@DoubleTrouble99
Agree that EU FoM favours EU migration over rest of world and accept that an abundance of cheap labour (native or foreign) likely suppresses wages for low-skilled roles at least to some extent - think there are BoE and LSE studies showing this effect is minimal though. Accept that FoM means that there is a large supply of cheap(ish) foreign labour available to UK businesses - note RoW labour pool is presumably cheaper than EU i.e. minimum wage or less if employer willing to break the law. Agree that with current rules, only a withdrawal from SM (i.e. no-deal or Canada-type deal) would end FoM and return immediate control of immigration policy to UK gov.
Problem is with Brexit as the solution to these issues, both in terms of effectiveness and the balance of costs/benefits. Don't think we can avoid immigration at low-skill end of the market - e.g. UK has aging population that needs care services, UK labour force not likely in short-term to take up agricultural roles (even with wage increases), etc ... Result - immigration continues to happen from RoW (and some EU) thereby continuing to suppress low-skill wages and continuing/exacerbating cultural issues arising from mass migration (suspect many leavers would be more comfortable with EU migration than RoW).
The cost of leaving the SM without some form of low/no friction border (across UK not just NI) will likely result in substantial UK JIT manufacturing & aerospace job-losses (100,000s jobs) at least. Personally think it'll likely be worse with finance, pharma, IT, agriculture, fishing, etc ... all affected adversely in one way or another. Overall effect - big recession and widespread misery for us and most importantly our DC for many years. Moreover, in the longterm, UK will be systemically disadvantaged without benefits of collective bargaining and without the benefits of frictionless access to larger markets such as EU, NAFTA, etc ... most international businesses (inc. UK operations that get big enough) will look to base themselves within these areas. Worth noting, that only these large area trading blocks have sufficient impact on multi-nationals to contain/influence their poor behaviour (e.g. tax avoidance).

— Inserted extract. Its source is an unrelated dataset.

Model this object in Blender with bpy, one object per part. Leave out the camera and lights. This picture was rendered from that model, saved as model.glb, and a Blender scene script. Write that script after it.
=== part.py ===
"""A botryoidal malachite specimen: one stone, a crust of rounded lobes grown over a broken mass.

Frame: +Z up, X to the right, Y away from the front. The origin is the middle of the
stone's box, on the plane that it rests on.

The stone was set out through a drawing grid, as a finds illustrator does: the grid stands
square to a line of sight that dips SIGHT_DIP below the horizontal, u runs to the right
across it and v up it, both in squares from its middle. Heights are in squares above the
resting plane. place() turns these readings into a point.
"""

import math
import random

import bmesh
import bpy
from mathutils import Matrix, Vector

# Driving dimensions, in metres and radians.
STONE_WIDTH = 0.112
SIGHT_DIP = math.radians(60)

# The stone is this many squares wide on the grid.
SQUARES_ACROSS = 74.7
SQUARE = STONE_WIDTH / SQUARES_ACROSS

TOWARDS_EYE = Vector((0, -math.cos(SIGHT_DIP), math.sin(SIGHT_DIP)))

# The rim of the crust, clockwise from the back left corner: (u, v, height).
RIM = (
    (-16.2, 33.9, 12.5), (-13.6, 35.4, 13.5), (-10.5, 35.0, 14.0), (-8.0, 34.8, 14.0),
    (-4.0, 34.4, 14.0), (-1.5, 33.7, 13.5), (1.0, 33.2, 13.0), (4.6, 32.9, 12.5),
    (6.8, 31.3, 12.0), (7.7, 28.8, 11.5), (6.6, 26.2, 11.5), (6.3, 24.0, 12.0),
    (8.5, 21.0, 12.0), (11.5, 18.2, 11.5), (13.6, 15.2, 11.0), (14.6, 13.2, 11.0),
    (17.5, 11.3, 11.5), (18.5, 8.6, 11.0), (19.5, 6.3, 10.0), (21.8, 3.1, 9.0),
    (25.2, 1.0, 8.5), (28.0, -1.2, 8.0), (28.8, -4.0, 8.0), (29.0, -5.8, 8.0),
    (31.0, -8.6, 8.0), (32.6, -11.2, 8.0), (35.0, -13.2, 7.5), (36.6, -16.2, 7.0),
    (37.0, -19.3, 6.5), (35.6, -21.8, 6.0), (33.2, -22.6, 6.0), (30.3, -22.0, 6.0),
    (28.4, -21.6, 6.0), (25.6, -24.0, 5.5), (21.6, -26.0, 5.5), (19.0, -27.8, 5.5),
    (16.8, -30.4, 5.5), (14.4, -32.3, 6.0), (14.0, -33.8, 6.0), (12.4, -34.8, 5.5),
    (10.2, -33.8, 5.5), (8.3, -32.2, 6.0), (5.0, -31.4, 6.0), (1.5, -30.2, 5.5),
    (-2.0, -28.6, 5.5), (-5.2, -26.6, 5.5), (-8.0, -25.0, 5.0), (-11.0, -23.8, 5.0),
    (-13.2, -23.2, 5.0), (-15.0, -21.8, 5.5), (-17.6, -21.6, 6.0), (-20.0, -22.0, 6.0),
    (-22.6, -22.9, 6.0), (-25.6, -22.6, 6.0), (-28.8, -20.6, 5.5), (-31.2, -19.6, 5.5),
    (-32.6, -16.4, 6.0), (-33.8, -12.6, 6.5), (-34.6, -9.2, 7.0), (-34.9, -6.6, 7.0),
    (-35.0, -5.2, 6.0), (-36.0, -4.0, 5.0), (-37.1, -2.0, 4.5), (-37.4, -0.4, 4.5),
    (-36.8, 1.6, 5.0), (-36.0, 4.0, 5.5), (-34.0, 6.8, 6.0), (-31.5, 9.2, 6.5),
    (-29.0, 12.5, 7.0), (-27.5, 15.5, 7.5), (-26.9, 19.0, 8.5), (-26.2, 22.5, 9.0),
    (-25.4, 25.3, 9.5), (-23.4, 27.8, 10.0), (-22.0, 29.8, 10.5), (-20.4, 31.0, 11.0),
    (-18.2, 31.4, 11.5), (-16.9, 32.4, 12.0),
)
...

EEA/EFTA+CU with staged 10+ year exit roadmap and top-down drive to decouple UK economy from EU would at least avoid deep recession. Better still remain - make common cause with other nations with concerns over EU freedoms - set sensible limits, keep freedoms for our DC within limits, keep UK manufacturing (or even expand it after Brexit is forgotten), retain our IPR and leadership within EU, etc ... Accept that its a big reverse and alot to ask of leavers but better that than knowingly forcing UK DC into a bleak position, no?